Hydrogen-assisted manganese migration in NaMnO₂

We investigate the structure and energetics of point defects in layered NaMnO₂. Our study is aimed at elucidating potential degradation mechanisms when the material is used as a positive electrode in Na-ion rechargeable batteries. Hydrogen has been implicated in this process. Using hybrid density functional theory, we find that hydrogen interstitials and Na vacancies have low formation energies and moderate migration barriers, and the proton/Na⁺ exchange process can proceed with fast kinetics. Degradation occurs when Mn moves to an antisite position, where it migrates with a low barrier of 0.18 eV. In the absence of hydrogen, formation of Mn_Na antisites is suppressed due to the high energy of the V_Mn it leaves behind, and due to the large interlayer-migration barrier for Mn.

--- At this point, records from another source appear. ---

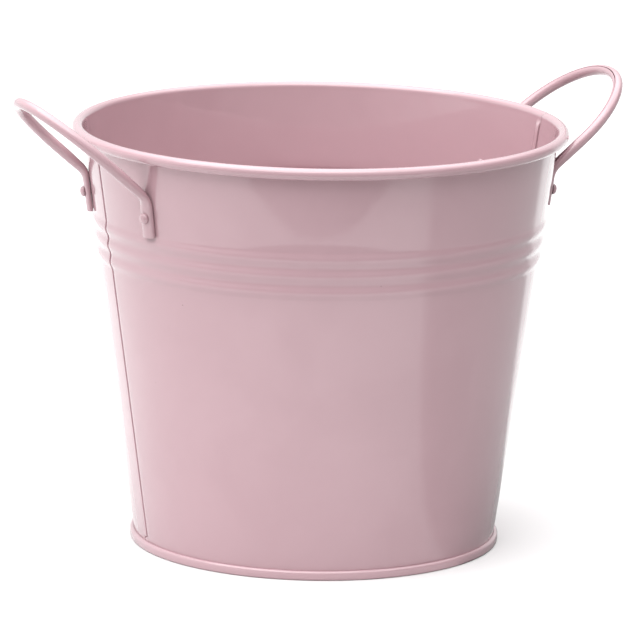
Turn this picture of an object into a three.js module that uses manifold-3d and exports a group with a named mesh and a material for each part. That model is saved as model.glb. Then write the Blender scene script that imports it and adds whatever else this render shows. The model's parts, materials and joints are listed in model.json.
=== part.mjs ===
// Florist bucket: a small tapered sheet-metal pail with a curled rim, three pressed beads,
// a seamed foot and two riveted side handles. Millimetres, +Z up, the handles on the X axis,
// origin at the middle of the foot.
import * as THREE from 'three';
import { mergeVertices } from 'three/addons/utils/BufferGeometryUtils.js';
import Module from 'manifold-3d';

// ---- driving dimensions ----
const height = 161.5;            // floor to the top of the rim
const footWallRadius = 69;       // outside of the wall at the foot
const rimWallRadius = 91.2;      // outside of the wall, carried on up to the rim's height
const sheet = 0.5;               // wall and pan thickness
const gap = 0.3;                 // clearance between neighbouring pieces

const curlRadius = 2.2;          // rim curl, outside
const curlSweep = 315;           // degrees of curl, from the wall over the top and back under
const curlSteps = 11;

const beadCount = 3;
const beadPitch = 6.4;
const topBeadHeight = 125.7;
const beadRelief = 0.7;
const beadSteps = 3;             // facets across each bead

const footHeight = 3.6;          // the seamed ring at the foot
const footRadius = 71;
const floorHeight = 5;           // top of the recessed floor

const seamFoot = -1.3;           // degrees from the handle axis to the lap's outer edge, at the floor
const seamLean = -0.017;         // degrees that the edge turns for each millimetre of height
const lapLength = 1.6;           // degrees of tongue tucked behind that edge
const joggleLength = 1.5;        // degrees over which the sheet steps inwards
const lapBottom = 5.6;           // the lap's outer edge runs between these heights
const lapTop = 156.5;
const gridStep = 7.5;            // degrees, shared by every round piece

const stripThickness = 0.45;
const loopDiameter = 4.1;        // the strip rolled to a C
const loopHalfWidth = 28.5;      // handle axis to the middle of each leg
const loopReach = 45.5;          // along the loop's slope, from where its line crosses the root
const loopStraight = 13.2;       // the straight part of that reach
const loopRoot = new THREE.Vector2(88, 146);   // a point on the loop's line: X and Z
const earHalfWidth = 3;
const earHalfDepth = 1.5;
const earStandoff = 1.2;         // wall surface to the middle of the flattened section
const slotHalfAngle = 8;         // degrees, the C's slot along the loop
const earSlotHalfAngle = 55;     // degrees, the C opened towards the wall at the ears

const rivetHeadRadius = 2.1;
const rivetHeadHeight = 1.4;
const rivetShankRadius = 1.2;
const rivetTailRadius = 1.8;
const rivetTailHeight = 0.9;

const handles = [
  { side: 'left', turn: 180, tilt: 41.5, rivetHeight: 136.1, earBottom: 128.4 },
  { side: 'right', turn: 0, tilt: 38.7, rivetHeight: 135.8, earBottom: 129.7 },
];

// ---- worked out from them ----
const taper = (rimWallRadius - footWallRadius) / height;
const wallLean = Math.atan(taper);
const wallRadius = (z) => footWallRadius + taper * z;
const uprightMiddle = wallRadius(footHeight) - sheet / 2;   // the wall inside the foot ring
const seamEdge = (z) => seamFoot + seamLean * z;
const earAngle = Math.asin(loopHalfWidth / (wallRadius(loopRoot.y) + earStandoff));

const enamel = new THREE.MeshStandardMaterial({ color: '#d6b0b9', roughness: 0.22, metalness: 0 });
const bucket = new THREE.Group();
const wasm = await Module();
wasm.setup();

function addMesh(name, geometry, parent = bucket) {
  const mesh = new THREE.Mesh(geometry, enamel);
  mesh.name = name;
  parent.add(mesh);
  return mesh;
}

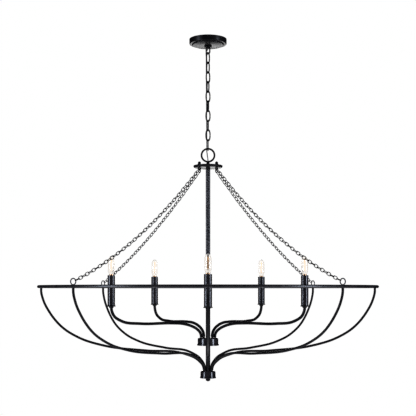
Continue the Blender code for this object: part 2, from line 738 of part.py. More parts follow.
def main():
    clear_scene()
    parts = new_collection("chandelier")
    cutters = new_collection("cutters")
    paints = {
        "black": new_material("black_metal", (0.018, 0.018, 0.021), 0.42, 0.6),
        "steel": new_material("zinc_steel", (0.55, 0.56, 0.58), 0.35, 1.0),
        "brass": new_material("brass_thread", (0.72, 0.55, 0.25), 0.35, 1.0),
        "jacket": new_material("cord_jacket", (0.03, 0.028, 0.028), 0.6, 0.0),
        "socket": new_material("socket_plastic", (0.75, 0.73, 0.68), 0.5, 0.0),
        "glass": new_material("clear_glass", (0.95, 0.93, 0.90), 0.05, 0.0, alpha=0.35),
    }
    crossbar(parts, cutters, paints["steel"])
    nipple(parts, paints["brass"])
    lock_nut(parts, cutters, paints["steel"])
    canopy(parts, paints["black"])
    canopy_collar(parts, paints["black"])
    loop = canopy_loop(parts, cutters, paints["black"])
    last_link = chain_links(parts, paints["black"], loop)
    supply_cord(parts, paints["jacket"])
    fixture(parts, cutters, paints, last_link)


main()
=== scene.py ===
"""The looks of a hoop chandelier with five candle arms, hung from the ceiling by an oval-link chain.

Lengths are in metres, +Z is up, -Y is the front, and the origin is the ceiling point that it hangs from.
Heights marked "above the hoop" are measured from the middle of the hoop's bar.
"""

import json
import math

import bmesh
import bpy
from mathutils import Matrix, Vector
from mathutils.geometry import interpolate_bezier


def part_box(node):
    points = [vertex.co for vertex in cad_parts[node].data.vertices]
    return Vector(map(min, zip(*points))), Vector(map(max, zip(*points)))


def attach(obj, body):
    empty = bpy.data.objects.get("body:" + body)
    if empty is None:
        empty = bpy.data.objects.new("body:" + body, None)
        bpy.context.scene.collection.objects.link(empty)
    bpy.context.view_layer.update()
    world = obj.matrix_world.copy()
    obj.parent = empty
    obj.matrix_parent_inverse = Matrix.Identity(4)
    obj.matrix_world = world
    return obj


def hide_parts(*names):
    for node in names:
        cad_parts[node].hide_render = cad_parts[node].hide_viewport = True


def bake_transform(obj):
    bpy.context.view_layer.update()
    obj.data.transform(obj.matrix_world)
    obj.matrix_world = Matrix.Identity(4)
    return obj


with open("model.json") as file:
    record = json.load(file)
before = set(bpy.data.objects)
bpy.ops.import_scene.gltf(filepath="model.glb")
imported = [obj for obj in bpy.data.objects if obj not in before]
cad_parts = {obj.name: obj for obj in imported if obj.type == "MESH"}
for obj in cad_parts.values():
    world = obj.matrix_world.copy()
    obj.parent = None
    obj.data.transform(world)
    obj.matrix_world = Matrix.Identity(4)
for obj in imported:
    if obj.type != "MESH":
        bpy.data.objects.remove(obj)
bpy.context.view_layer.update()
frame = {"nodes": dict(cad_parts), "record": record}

BODY_OF = {
    node: body
    for body, nodes in frame["record"]["behaviour"]["bodies"].items()
    for node in nodes
}
JOINT_AT = {
    joint["child"]: Vector(joint["pos_m"])
    for joint in frame["record"]["behaviour"]["joints"]
    if joint["type"] == "hinge"
}
GAP = 0.0003  # left between pieces that touch
WELD_DISTANCE = 0.0000005  # points closer than this become one

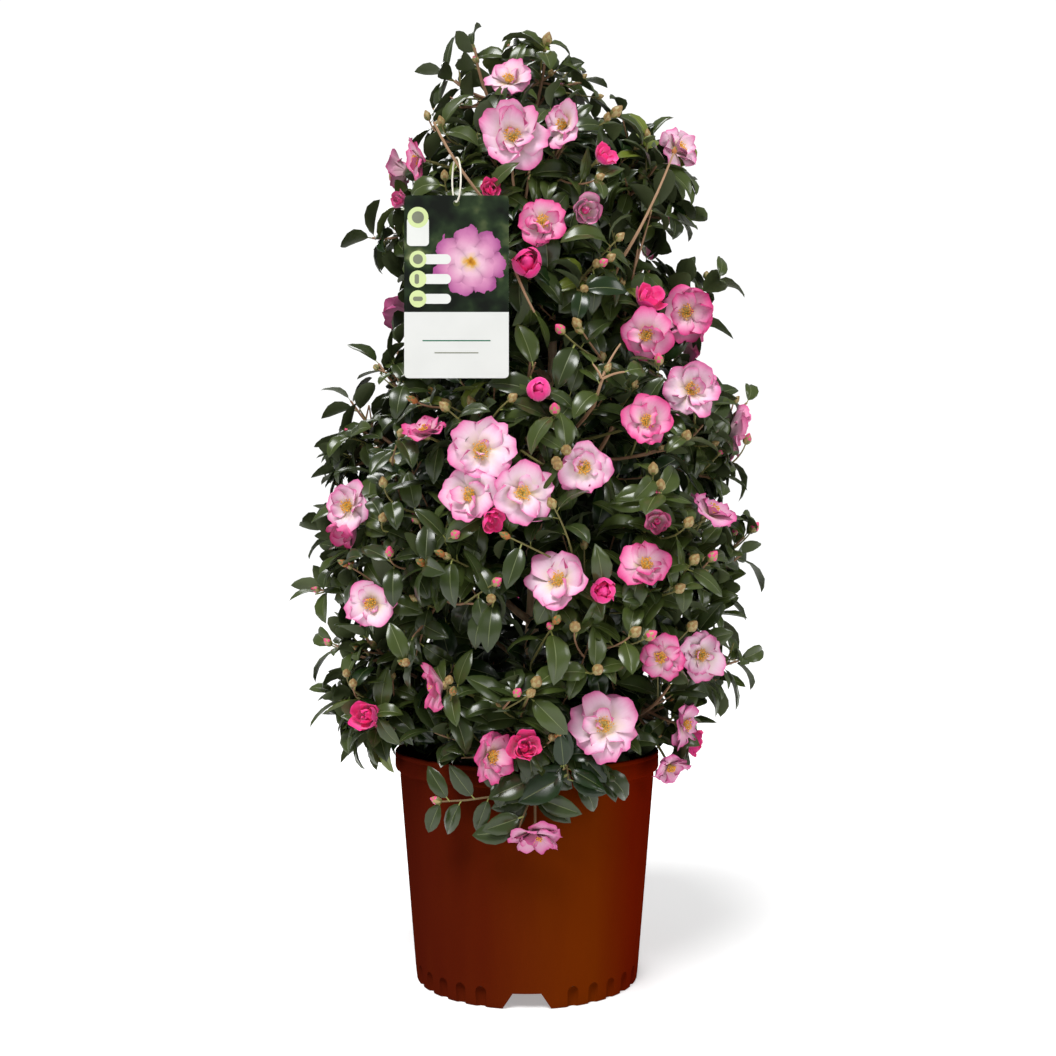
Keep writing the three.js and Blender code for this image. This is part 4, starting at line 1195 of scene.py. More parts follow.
def makeLeaves(allShoots):
    leaves = []
    for index, shoot in enumerate(allShoots):
        leaves += leavesOnShoot(shoot, numberStream(leaf["seed"] + index))
    grown = len(leaves)
    leaves = clearLeaves(leaves)
    print(f"leaves grown: {grown}, kept: {len(leaves)}")
    shape = makeLeafShape()
    materials = []
    for name, colour, roughness in leafSlots:
        materials += [
            plainMaterial(name, colour, roughness, leaf["specular"], leaf["coat"]),
            plainMaterial(name + "Rib", mixPaint(0.3, colour, leaf["rib"]), 0.42),
            plainMaterial(name + "Under", mixPaint(0.5, colour, leaf["underside"]), 0.6),
            plainMaterial(name + "Petiole", leaf["stalk"], 0.55),
        ]
    for group in [*(tier["name"] for tier in crown["tiers"]), "top"]:
        chosen = [one for one in leaves if masses[one["mass"]]["group"] == group]
        piece = joinCopies(
            f"leaves_{group}", shape, placeLeaves(shape, chosen), [4 * one["tone"] for one in chosen],
            materials)
        standFor(piece, [f"foliage_{mass['name']}" for mass in masses if mass["group"] == group])


# Twigs as joined thin tubes

def makeTubeShape():
    bm = bmesh.new()
    sides = shoots["sides"]
    sheet = bmesh.ops.create_grid(bm, x_segments=shoots["rings"] - 1, y_segments=sides, size=1)["verts"]
    for vertex in sheet:
        turn = (vertex.co.y + 1) * math.pi
        vertex.co = ((vertex.co.x + 1) / 2, math.cos(turn), math.sin(turn))
    bmesh.ops.remove_doubles(bm, verts=sheet, dist=1e-4)
    closeEnds(bm, sides)
    faceOut(bm)
    return readShape(bm)


def placeTubes(shape, allShoots):
    share, y, z = shape["points"].T[:, None, :, None]
    start, bend, end, radii = (
        np.array([shoot[key] for shoot in allShoots])[:, None] for key in ("start", "bend", "end", "radii"))
    centre = (1 - share) ** 2 * start + 2 * share * (1 - share) * bend + share ** 2 * end
    tangent = unit((1 - share) * (bend - start) + share * (end - bend))
    side = unit(np.cross(tangent, np.array([0.21, 0.34, 0.92])))
    radius = radii[..., :1] * (1 - share) + radii[..., 1:] * share
    return centre + radius * (y * side + z * np.cross(tangent, side))


def makeTwigs(allShoots):
    shape = makeTubeShape()
    tones = [
        2 if shoot["pale"] else 3 if shoot["hangs"] else
        1 if shoot["level"] in ("side", "stalk") and i % 3 else 0 for i, shoot in enumerate(allShoots)]
    standFor(joinCopies("twigs", shape, placeTubes(shape, allShoots), tones, twigTones))


# Blossoms

petal = {
    "seed": 70000, "alongCells": 6, "acrossCells": 8, "thickness": 0.5, "ruffle": 0.085, "dish": 0.22,
    "open": [
        {"count": [6, 7], "length": 0.53, "width": 0.59, "rise": [0.6, 0.0], "wrap": 0.1, "loose": 0.5},
        {"count": [2, 5], "length": 0.42, "width": 0.4, "rise": [0.95, 0.2], "wrap": 0.2, "loose": 0.9},
        {"count": [0, 2], "length": 0.24, "width": 0.2, "rise": [1.35, 0.7], "wrap": 0.3, "loose": 0.9},
    ],
    "cup": [
        {"count": [5, 5], "length": 0.8, "width": 0.74, "rise": [0.45, 1.5], "wrap": 0.9, "loose": 0.3},
        {"count": [4, 4], "length": 0.72, "width": 0.6, "rise": [0.6, 1.9], "wrap": 0.9, "loose": 0.3},
        {"count": [3, 4], "length": 0.6, "width": 0.5, "rise": [0.9, 2.5], "wrap": 0.9, "loose": 0.3},
    ],
    "ball": [
        {"count": [4, 4], "length": 1.16, "width": 1.0, "rise": [0.15, 2.5], "wrap": 1.0, "loose": 0.15},
        {"count": [3, 3], "length": 1.0, "width": 0.84, "rise": [0.3, 2.55], "wrap": 1.0, "loose": 0.15},
        {"count": [3, 3], "length": 0.82, "width": 0.66, "rise": [0.6, 2.7], "wrap": 1.0, "loose": 0.15},
        {"count": [3, 3], "length": 0.62, "width": 0.5, "rise": [0.9, 2.9], "wrap": 1.0, "loose": 0.2},
    ],
}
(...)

But when hydrogen is present, V_Mn is stabilized by forming V_Mn-3H complexes; in addition, the interlayer-migration barrier for Mn is substantially reduced from 1.48 eV to as low as 0.20 eV in the presence of hydrogen interstitials. Therefore, with the assistance of hydrogen, the formation of Mn_Na antisites becomes thermodynamically favorable and kinetically allowed, which eventually leads to loss of Mn²⁺.